Pilot projects target economy, health care in rural Georgia
File Photo
By Dave Williams
Capitol Beat News Service
ATLANTA — Efforts to foster economic development and improve health care in rural Georgia are starting to pay off, a panel of business and academic leaders said.
A public-private partnership launched last summer has begun pilot projects aimed at helping unemployed rural residents start their own companies, Barbara Rivera Holmes, president and CEO of the Albany Area Chamber of Commerce, said at the 32nd Biennial Institute for Georgia Legislators, an event held every two years in Athens to familiarize newly elected state lawmakers with issues they’re likely to face in the General Assembly.
The Partnership for Inclusive Innovation is an offshoot of a task force of political, business and academic leaders Lt. Gov. Geoff Duncan formed last winter to spearhead efforts to make Georgia the technology capital of the East Coast.
The Start It Up Georgia pilot project was launched in August to help would-be entrepreneurs learn how to start and operate a sustainable business. The 12-week program put 43 mentors together with 350 program participants, said Holmes, a member of Duncan’s task force.
“They took people who were unemployed or underemployed and gave them a pathway to entrepreneurship,” Holmes said. “It’s already shown its success.”
Holmes said a pilot project to spur investment in housing is underway in Albany, and five cities, including Augusta, are starting a third pilot.
Dr. Jean Sumner, dean at the Mercer University School of Medicine, praised the General Assembly for passing legislation that will help improve the quality of health care in rural Georgia.

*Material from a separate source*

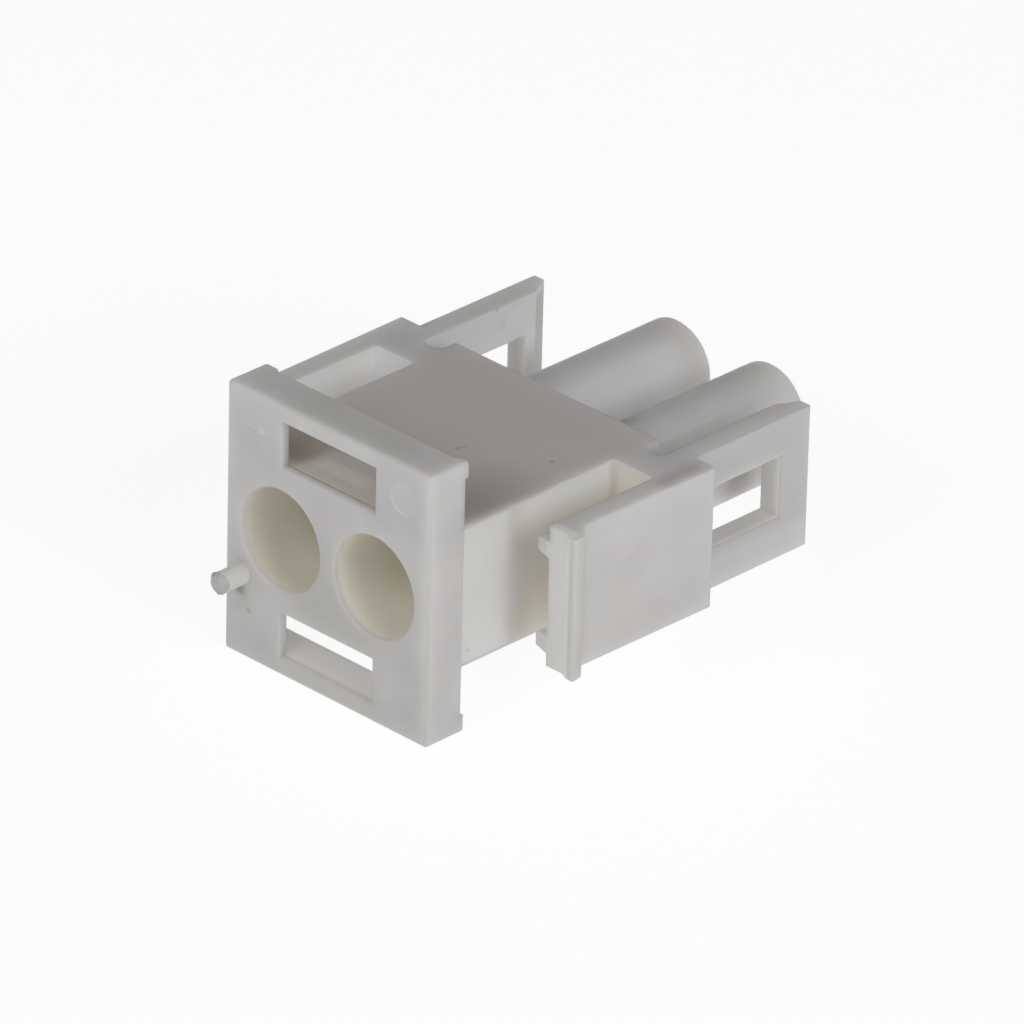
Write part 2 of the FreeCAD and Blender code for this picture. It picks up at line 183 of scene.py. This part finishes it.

Her list included a tax credit that is raising money for rural hospitals, changes to the state’s certificate of need law aimed at fostering competition among health care facilities in rural communities and a bill requiring greater transparency in financial disclosures by the state’s nonprofit hospitals.
Sumner said Mercer is working with the Medical College of Georgia in Augusta and Macon-based Navicent Health Inc. on a pilot project that will send medical residents once or twice a month to counties that lack maternity services.
“We lead the nation in maternal mortality,” she said. “It’s not the hospitals. [Rural] women do not have pre-delivery care.”
Sumner said a lot more needs to be done to improve the quality of rural health care. For one thing, she said, some of the U.S. counties with the highest death rates from coronavirus are in Georgia, including Hancock, Randolph, Terrell and Early.
“These are communities of color,” Sumner said. “The reason death rates are so high is chronic disease. We have to change that.”